In 1990 he was honored with a star on the Hollywood Walk of Fame; in 1993, with an Honorary Lifetime Achievement Grammy Award; in 1994, with a Lifetime Achievement Pioneer Award by the Rhythm and Blues Foundation; and in 2002, along with Bo Diddley and Chuck Berry, the first BMI Icon Awards. In that same year, he received the NAACP Image Award with a citation declaring him an "unparalleled musical genius" and a "unique and innovative performing artist."
In 2003 Penniman was inducted into the Songwriters Hall of Fame, and in the following year Rolling Stone ranked him as number eight in a listing of I00 Artists of All Time.

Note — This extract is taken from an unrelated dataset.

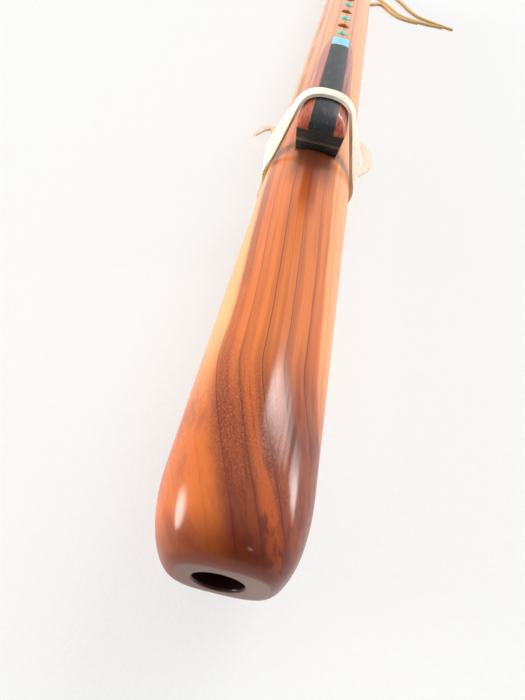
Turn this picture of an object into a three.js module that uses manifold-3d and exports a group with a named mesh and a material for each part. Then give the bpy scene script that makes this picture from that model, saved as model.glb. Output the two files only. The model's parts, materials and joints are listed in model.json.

Two years later he was inducted into the Apollo Theater Legends Hall of Fame, and in 2007 his first big hit, "Tutti Frutti," topped Mojo's The Top 100 Records That Changed the World. In 2010 the same song was listed in the Library of Congress National Recording Registry as the beginning of a new era in popular music. He was formally inducted into the Louisiana Music Hall of Fame in 2009.
In spite of the acclaim, Penniman's dedication to the ministry has never been stronger and more overt than when he has spoken at funerals for fellow entertainers and members of their families. At a recent event honoring fellow entertainer Fats Domino, he led Domino and those who had gathered in prayer. And in June 2009, prior to performing in the grand finale at the Riverbend Music Festival in Chattanooga, Tennessee, he observed, "Although I sing rock 'n' roll, God still loves me. I am a rock 'n' roll singer, but I am still a Christian."
Sources: Review and Herald, 11 September 1958, 20; 28 February 1980; 23 September 1982, 2; Online references, including Wikipedia, a primary resource; Charles White, The Life and Times of Little Richard, 1986; personal knowledge.